The Charlottesville native’s earliest memories are of listening to his parents as they performed in country music bands. “I wanted to follow in their footsteps and country music was something that rang true for me.” Purvis recently finished his EP, Southern Thang, which is available on iTunes. He searched for songs from the best of Nashville’s songwriting community, including award winners Dallas Davidson, Josh Hoge, and Thomas Rhett. These tunesmiths were eager to give their more traditional songs a voice and, to them, Purvis is that voice.
“The amount of people who are playing ‘country’ music these days is very slim. But it’s the kind of music I grew up on and I know there’s still a demand for it. I want to provide for that demand. Those listeners are my audience.”
LAST WEEKEND: Guys and Dolls. Showtimes Vary, Live Arts Theater, Charlottesville. Guys and Dolls is a musical rom-com that revolves around a pair of New Yorkers, a high-rolling gambler and a chaste Evangelist.

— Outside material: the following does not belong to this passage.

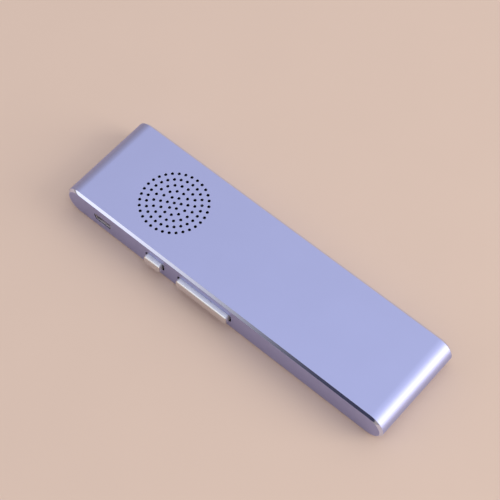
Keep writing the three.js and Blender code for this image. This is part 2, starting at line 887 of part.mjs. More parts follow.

In order to secure funds for his Manhattan gambling parlor, Nathan Detroit bets Sky Masterson that he can land a date with Sarah Brown, the titular “doll” and head of Broadway’s Save-a-Soul Mission. You’ll have to see what drama and comedy unfolds from this simple bet. Journey through the streets of Havana and Times Square and tap your foot to the music of Frank Loesser, whose classic showtunes have become standards of the stage, in this Broadway classic and Depression-era love story.
Narmada Barrel Tasting. Saturday & Sunday, Tastings at Noon and 2 p.m., Narmada Winery, Amissville.
Mindfulness Day Retreat. Saturday, 10 a.m.–3 p.m., Ballentine Farm, Waterford.
Nine Songwriter Series. Friday, 8 p.m., Tally Ho Theatre, Leesburg.